Wonder Select – Referência à linha “Marvel Select”, da Diamond Toys, uma das principais coleções de miniaturas dos heróis da Marvel Comics. No universo desta história, a maioria das figures de super-heróis pertencerão a ela. De quebra, usei “Sub-Man” e “Jack Red Kid” como personagens, antigos super-heróis meus de histórias escritas na adolescência, que aqui serão “resgatados” como brinquedos.

Mei Feng – Uma versão da “Chun Li” da série de games “Street Fighter”. Aqui, será baseada mais precisamente em sua figure da SOTA Toys, extremamente articulada. Nos próximos capítulos, haverá mais referências ao jogo fictício, paródia de Street Fighter, ao qual Mei Feng pertence.

Zombie Frenzy! – Baseada em qualquer linha genérica de zumbis, porém pensei mais na coleção de “The Walking Dead” da McFarlane Toys ao escrever, já que haverá alguns personagens humanos nessa coleção também.

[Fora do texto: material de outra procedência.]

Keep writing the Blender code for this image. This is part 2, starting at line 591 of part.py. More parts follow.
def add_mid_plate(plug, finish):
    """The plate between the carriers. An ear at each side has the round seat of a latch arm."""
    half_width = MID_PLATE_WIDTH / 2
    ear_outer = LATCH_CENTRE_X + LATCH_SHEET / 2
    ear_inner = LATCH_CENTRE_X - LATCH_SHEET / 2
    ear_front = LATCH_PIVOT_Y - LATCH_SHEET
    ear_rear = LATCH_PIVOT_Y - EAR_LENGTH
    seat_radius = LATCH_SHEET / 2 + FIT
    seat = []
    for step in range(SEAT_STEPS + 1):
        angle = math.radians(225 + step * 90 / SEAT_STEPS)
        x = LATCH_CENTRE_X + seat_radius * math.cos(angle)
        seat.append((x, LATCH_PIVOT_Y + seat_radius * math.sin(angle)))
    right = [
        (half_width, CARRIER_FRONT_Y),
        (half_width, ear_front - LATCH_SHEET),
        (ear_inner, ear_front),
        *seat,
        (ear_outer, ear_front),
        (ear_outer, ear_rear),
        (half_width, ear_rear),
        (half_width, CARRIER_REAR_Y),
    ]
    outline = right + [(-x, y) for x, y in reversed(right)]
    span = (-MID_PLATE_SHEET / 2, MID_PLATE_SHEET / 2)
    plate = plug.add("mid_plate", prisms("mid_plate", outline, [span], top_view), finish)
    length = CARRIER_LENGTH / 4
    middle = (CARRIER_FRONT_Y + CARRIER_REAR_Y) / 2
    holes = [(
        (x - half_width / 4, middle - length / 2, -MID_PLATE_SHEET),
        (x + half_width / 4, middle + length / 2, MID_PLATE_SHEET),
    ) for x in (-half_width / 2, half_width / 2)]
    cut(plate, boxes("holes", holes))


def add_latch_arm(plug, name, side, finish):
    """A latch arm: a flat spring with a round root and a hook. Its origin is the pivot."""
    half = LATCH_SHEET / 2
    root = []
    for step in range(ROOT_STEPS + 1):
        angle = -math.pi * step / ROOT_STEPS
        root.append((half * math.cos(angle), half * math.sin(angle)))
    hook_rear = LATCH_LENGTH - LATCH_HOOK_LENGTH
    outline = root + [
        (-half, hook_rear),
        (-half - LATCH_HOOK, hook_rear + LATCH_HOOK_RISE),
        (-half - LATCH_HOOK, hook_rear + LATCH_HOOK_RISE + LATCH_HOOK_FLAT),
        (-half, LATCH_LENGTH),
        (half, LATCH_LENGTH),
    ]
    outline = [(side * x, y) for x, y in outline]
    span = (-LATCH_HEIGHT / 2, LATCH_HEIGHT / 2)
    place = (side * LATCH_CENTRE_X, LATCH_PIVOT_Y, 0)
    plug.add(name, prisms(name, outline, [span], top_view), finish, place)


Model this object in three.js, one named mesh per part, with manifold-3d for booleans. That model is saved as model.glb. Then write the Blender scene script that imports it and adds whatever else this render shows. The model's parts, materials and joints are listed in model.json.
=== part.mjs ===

Powerful Warrior Mistress – Mythic Hype – Seria algo como a franquia japonesa “Fate/Stay Night”, com heróis históricos e mitológicos invocados para lutar, mas neste caso só há personagens femininas. A Boudica seria uma versão da personagem “Saber”, e sua figure foi inspirada na versão da Revoltech, assim como a Asuka/Amika.